Nowhere did Kristol’s opinions raise more ire and indignation than at Commentary, the vanguard outlet of neoconservative foreign policy. Beginning in the late 1960s, Norman Podhoretz, editor-in-chief of Commentary, employed the magazine to endorse a more bellicose U.S. foreign policy toward Communist governments and other totalitarian regimes. He asserted, alongside a troop of intellectuals in the vein of Henry “Scoop” Jackson, that America’s national-interest calculation consisted not only of missile bases and long-range bombers, but also moral considerations.
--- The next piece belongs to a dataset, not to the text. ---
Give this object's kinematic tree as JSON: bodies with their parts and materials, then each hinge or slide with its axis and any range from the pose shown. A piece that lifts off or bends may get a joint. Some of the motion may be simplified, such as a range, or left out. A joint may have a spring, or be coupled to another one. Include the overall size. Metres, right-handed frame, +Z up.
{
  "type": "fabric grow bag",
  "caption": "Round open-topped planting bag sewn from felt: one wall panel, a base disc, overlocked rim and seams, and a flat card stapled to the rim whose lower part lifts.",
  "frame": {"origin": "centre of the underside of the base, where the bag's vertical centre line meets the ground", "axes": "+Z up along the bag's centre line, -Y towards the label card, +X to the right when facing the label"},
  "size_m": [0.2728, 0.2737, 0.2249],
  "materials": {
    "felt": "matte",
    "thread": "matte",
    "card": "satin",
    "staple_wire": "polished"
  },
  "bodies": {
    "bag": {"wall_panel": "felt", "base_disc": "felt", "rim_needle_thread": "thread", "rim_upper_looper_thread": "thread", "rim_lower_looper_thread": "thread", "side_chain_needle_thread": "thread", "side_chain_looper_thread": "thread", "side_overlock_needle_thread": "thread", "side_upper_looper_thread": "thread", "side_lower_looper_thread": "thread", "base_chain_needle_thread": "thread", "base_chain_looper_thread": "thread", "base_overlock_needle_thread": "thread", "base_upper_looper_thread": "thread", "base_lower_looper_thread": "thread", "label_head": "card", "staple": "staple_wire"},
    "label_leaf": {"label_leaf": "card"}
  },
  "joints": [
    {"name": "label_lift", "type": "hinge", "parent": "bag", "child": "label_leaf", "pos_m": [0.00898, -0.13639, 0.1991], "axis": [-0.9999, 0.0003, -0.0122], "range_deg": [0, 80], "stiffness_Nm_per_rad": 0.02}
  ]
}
The change in tack was primarily in reaction to the dramatic rise of anti-Americanism and anti-Semitism among the New Left over, respectively, the Vietnam War and the Jewish state’s sweeping victory in the 1967 Six-Day War. Yet to grasp the basis of the neoconservative fissure that emerged over U.S. foreign policy, one should keep in mind that Kristol’s rightward trek had been relatively organic, whereas Podhoretz’s had been rather hyperbolic.